Tt 2,11) en este mundo nuestro, con sus capacidades y sus debilidades, sus progresos y
sus crisis, con sus esperanzas y sus angustias. Hoy resplandece la luz de Jesucristo, Hijo
del Altísimo e hijo de la Virgen María, «Dios de Dios, Luz de luz, Dios verdadero de
Dios verdadero... que por nosotros los hombres y por nuestra salvación bajó del cielo».

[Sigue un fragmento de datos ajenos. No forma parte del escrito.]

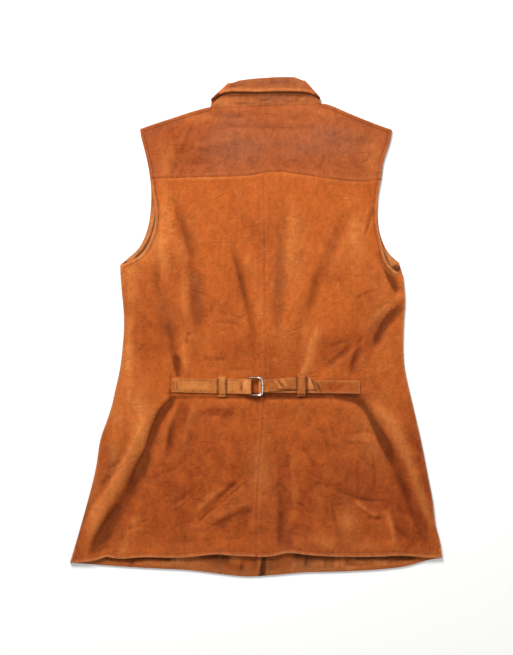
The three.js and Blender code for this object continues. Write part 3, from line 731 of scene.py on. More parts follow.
SKIRT_FOLDS = [
    (-2.6, 7, [
        (-116, -96), (-132, -115), (-150, -132), (-163, -160), (-172, -190), (-183, -220), (-197, -250),
    ]),
    (-2.7, 12, [
        (-172, -190), (-183, -220), (-197, -248), (-215, -275), (-235, -305), (-252, -338),
        (-264, -372), (-268, -392),
    ]),
    (2.1, 9, [
        (-146, -112), (-168, -140), (-184, -165), (-198, -195), (-213, -225), (-232, -255),
        (-254, -287), (-274, -322), (-288, -358),
    ]),
    (1.2, 10, [(-182, -296), (-200, -325), (-214, -355), (-220, -375)]),
    (-1.4, 6, [(-110, -104), (-122, -130), (-135, -160), (-140, -190), (-142, -218)]),
    (0.9, 7, [(-92, -112), (-104, -140), (-114, -170), (-116, -206)]),
    (-2.8, 7, [(116, -113), (150, -114), (168, -122), (182, -142), (196, -170), (210, -198), (224, -230)]),
    (-1.1, 8, [
        (196, -170), (210, -198), (224, -230), (238, -262), (250, -295), (262, -328), (272, -362),
        (276, -384),
    ]),
    (2.2, 10, [
        (176, -110), (200, -130), (217, -155), (234, -190), (250, -225), (263, -262), (275, -300),
        (287, -344),
    ]),
    (-0.9, 4, [(-146, -113), (-90, -112), (-40, -112), (6, -114)]),
    (-1.8, 4.5, [(-24, -112), (20, -113), (62, -113), (100, -113)]),
    (-1.2, 4, [(80, -112), (120, -113), (168, -113)]),
    (-0.52, 8, [(50, -174), (40, -220), (36, -260), (40, -300), (44, -340), (48, -378)]),
    (-0.59, 8, [(66, -306), (56, -336), (44, -368)]),
    (0.65, 7, [(60, -190), (58, -225), (60, -262), (66, -300)]),
    (-0.45, 5, [(96, -250), (118, -258), (142, -264), (166, -275), (192, -277)]),
    (-0.45, 7, [(190, -284), (225, -292), (254, -302)]),
    (0.78, 10, [(80, -326), (105, -345), (134, -353)]),
    (0.65, 9, [(158, -350), (180, -354), (204, -352)]),
    (-0.42, 5, [(-116, -320), (-88, -294), (-60, -270), (-34, -246), (-14, -232)]),
    (0.59, 6, [(-104, -302), (-78, -280), (-50, -256), (-24, -236)]),
    (-0.33, 5, [(-76, -334), (-50, -315), (-24, -302), (2, -295)]),
    (-0.33, 5, [(-170, -244), (-144, -230), (-116, -214), (-96, -200)]),
    (-0.33, 6, [(-88, -134), (-60, -139), (-28, -136)]),
    (-0.39, 5, [(82, -120), (100, -150), (112, -175), (119, -208)]),
    (-0.52, 7, [(-150, -340), (-120, -344), (-90, -338)]),
    (-0.55, 4, [(-142, -288), (-120, -275), (-104, -264), (-83, -243)]),
    (-0.7, 3.5, [(-99, -320), (-80, -299), (-61, -277), (-35, -251), (-22, -240)]),
    (0.55, 4.5, [(-112, -315), (-93, -294), (-74, -274), (-48, -250)]),
    (-0.55, 4, [(-64, -320), (-43, -307), (-24, -299), (-2, -294)]),
    (0.39, 4, [(-67, -307), (-45, -294), (-22, -285), (0, -280)]),
    (-0.39, 3, [(-64, -262), (-54, -254), (-42, -253), (-26, -258)]),
    (-0.7, 3, [(-205, -326), (-195, -320), (-181, -317)]),
    (-0.47, 3, [(-243, -234), (-229, -222), (-211, -211)]),
    (-0.39, 2.5, [(-251, -254), (-240, -246), (-229, -238)]),
    (-0.31, 2.5, [(-166, -242), (-150, -235), (-136, -230), (-120, -224)]),
    (-0.31, 2.5, [(-165, -227), (-146, -221), (-128, -219)]),
    (-0.31, 2.5, [(-83, -133), (-69, -136), (-53, -133)]),
    (-0.39, 2.5, [(-78, -139), (-67, -142), (-54, -139)]),
    (-0.31, 2.5, [(-45, -130), (-29, -133), (-13, -131)]),
    (-0.5, 1.6, [(-101, -317), (-76, -299), (-50, -276), (-23, -254), (-6, -237)]),
    (-0.45, 1.6, [(-88, -331), (-60, -312), (-32, -299), (-2, -289)]),
    (-0.4, 1.4, [(-136, -300), (-112, -281), (-92, -262), (-70, -246)]),
    (-0.5, 1.6, [(-206, -325), (-190, -313), (-168, -309)]),
    (-0.4, 1.4, [(58, -276), (72, -284), (86, -298), (104, -304)]),
    (-0.45, 1.6, [(160, -288), (178, -300), (194, -305), (212, -308)]),
    (-0.35, 1.4, [(84, -258), (98, -250), (112, -252)]),
    (-0.35, 1.4, [(132, -178), (150, -187), (172, -186), (188, -192)]),
    (-0.35, 1.4, [(-92, -345), (-62, -336), (-36, -340), (-12, -334)]),
    (-0.39, 3, [(162, -165), (178, -166), (194, -174)]),
    (-0.31, 2.5, [(144, -174), (155, -168), (168, -170)]),
    (0.39, 4, [(150, -184), (166, -178), (186, -184)]),
    (-0.47, 3, [(118, -266), (122, -296), (130, -325), (134, -349)]),
    (-0.55, 3.5, [(106, -251), (120, -254), (142, -251)]),
    (-0.47, 3, [(123, -285), (133, -285), (144, -282)]),
    (0.78, 3.5, [(154, -277), (166, -285), (179, -296), (198, -306)]),
    (-0.78, 3, [(176, -304), (189, -307), (203, -307)]),
    (0.7, 4, [(206, -290), (214, -312), (219, -336), (222, -358)]),
    (-0.55, 4, [(213, -288), (222, -312), (227, -334)]),
    (-0.47, 3, [(24, -266), (32, -256), (40, -251), (51, -269)]),
    (-0.47, 3.5, [(72, -189), (83, -205), (96, -226)]),
    (-0.62, 4, [(40, -290), (38, -315), (37, -341), (37, -357)]),
    (-0.31, 3, [(114, -142), (122, -165), (126, -187)]),
    (-0.39, 3.5, [(139, -253), (150, -238), (163, -229)]),
    (-0.39, 3, [(-2, -267), (10, -266), (21, -270)]),
    (-0.39, 3.5, [(218, -314), (237, -334), (262, -352)]),
    (-0.39, 4, [(70, -117), (80, -139), (93, -158)]),
    (-0.31, 3, [(64, -254), (80, -270), (90, -290)]),
]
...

Lo adoramos hoy en todos los rincones de la tierra, envuelto en pañales y acostado en
un pesebre. Lo adoramos en silencio mientras Él, todavía niño, parece decirnos para
nuestro consuelo: No temáis, «no hay otro Dios fuera de mí» (Is 45,22). Venid a mí,
hombres y mujeres, pueblos y naciones; venid a mí, no temáis. He venido al mundo
para traeros el amor del Padre, para mostraros la vía de la paz.
Vayamos, pues, hermanos. Apresurémonos como los pastores en la noche de Belén.
Dios ha venido a nuestro encuentro y nos ha mostrado su rostro, rico de gracia y de
misericordia. Que su venida no sea en vano. Busquemos a Jesús, dejémonos atraer por
su luz que disipa la tristeza y el miedo del corazón del hombre; acerquémonos con
confianza; postrémonos con humildad para adorarlo. Feliz Navidad a todos.